Elle devient dangereuse.
Le principal procédé de distanciation, ce sont les vers qui succèdent à de la prose. C'est pour nous donner à réfléchir. Ils soulignent les moments importants. Le traducteur a réussi ici à traduire avec des rimes pour que le public français comprenne bien. Les vers donnent à réfléchir. Variation dans les mètres : vs 1-2-11-12 octosyllabes , encadrant les alexandrins. Les 2 derniers vers sont particulièrement importants car changement de rythme et de mètre.
II. Un texte engagé, une pièce politique
1. Ce que symbolise les personnages
Brecht propose une nouvelle société, et pour cela il met en scène 2 personnages qui symbolisent 2 "moments" de la conscience politique.
# Laina n'a pas du tout de conscience politique, elle n'a même pas commencé son cheminement. r.1 "Je ne comprends pas" est à prendre au pied de la lettre. Elle n'est pas bête, elle est gentille au sens noble du terme. Laina lui a préparé "un paquet de provisions", elle est gentille.
"fichu" r .3 : elle a un parlé populaire. Elle est très légitimiste, elle est pour le respect des règles. Elle ne se rend même pas compte qu'elle appartient à la classe dominée.
"il s'était habitué à vous" r.5 : c'est monstrueux.
"LAINA, reniflant." r.7 : elle mélange les sentiments & la politique. Une seule solution : elle doit quitter la scène, d'où la didascalie "Elle s'en va rapidement",
qui indique qu'elle n'a plus sa place.
# Matti, lui, est arrivé au terme de sa réflexion politique et a pris sa décision. r.6 "J'en ai assez", "je ne supporte plus", et r.8 vs 1 "restons-en là" (modalité impérative) indiquent une rupture. Ils s'entendent bien malgré tout car ils appartiennent au même peuple.
2. L'appel à la révolte
Ce texte est un véritable appel à la révolte. C'est Matti qui apparaît comme le porte parole de Brecht. Champ lexical :
"je ne supporte plus" r.6, "vaincra" r.6, et l'expression métaphorique "tourner
le dos" r.8 vs 10. La métaphore de l'huile qui ne se mêle pas à l'eau (r.8 vs
7-8) donne une image de la lutte des classes.

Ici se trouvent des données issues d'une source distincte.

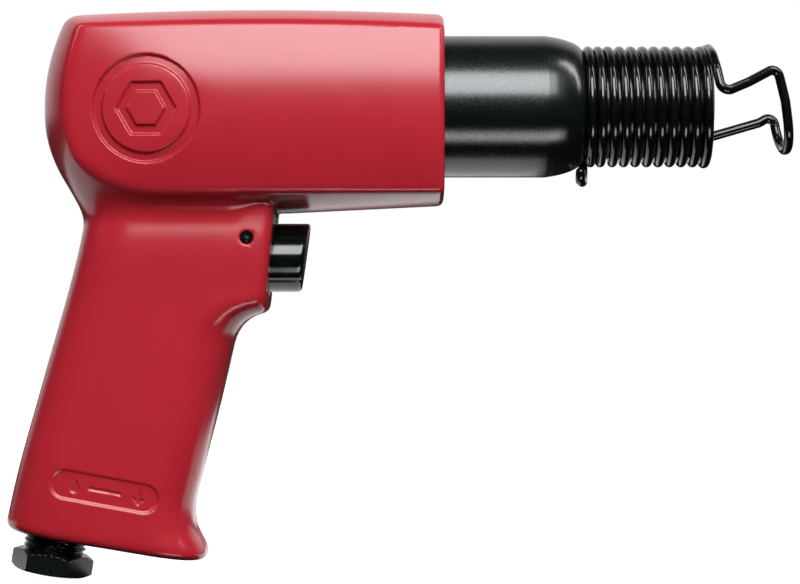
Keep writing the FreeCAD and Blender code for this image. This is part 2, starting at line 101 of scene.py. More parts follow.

Il en profite pour rappeler qu'il est inutile de pleurer.
Le mot "valets" vs 10 est très fort et fait entendre la rancœur du personnage.
Vs 11-12 "Un bon maître, ils en auront un
Dès que chacun sera le sien." Cette formule finale est un appel à l'autogestion, c'est un appel à une société sans classes.
L'éventuel appel de la police r.2 peut traduire sa complicité.
3. Une réflexion sur ce que c'est un homme
Mais plus encore qu'un texte révolutionnaire, cette dernière scène de la pièce
a une dimension ontologique (onto : l'homme étant, l'étant). Comme souvent,
Brecht nous amène à réfléchir sur ce qu'est un homme, en particulier à 2 endroits
du texte :
# avec une alternative monstrueuse : r.4 "Ou bien il écrira dessus que je suis un Rouge, ou bien que je suis un homme". Cela renvoie à l'idée que pour les capitalistes, les communistes ne sont pas des hommes.
# r.8 vs 4 "presque un homme" est également monstrueux puisque l'humanité n'est pas une notion qui peut être modulée ou divisée.
Dans les 2 cas c'est comique, mais c'est un comique grinçant qui donne à réfléchir
sur la place de l'homme, surtout que Puntila ne devient "presque un homme" que
quand il est ivre (or l'ivresse déshumanise un peu).
Conclusion
Le théâtre de Brecht peut être apprécié même si on n'est
pas marxiste dans la mesure où c'est toujours drôle, et d'une immense humanité.
Il y a toujours chez lui un côté spectaculaire (respect du spectateur).
Brecht est donc un auteur universel. Le problème c'est qu'il écrivait pour le peuple, mais le peuple ne va pas au théâtre. En tout cas on retrouve la grande idée de Brecht qui disait : "Il faut préparer le sol à l'amitié". Il y a dans son théâtre une véritable espérance et sa critique est toujours allègre et jamais amère.
Souvent le metteur en scène demande à son comédien de faire entendre "Longue vie, maître Puntila" comme un vrai souhait. C'est un théâtre très humain.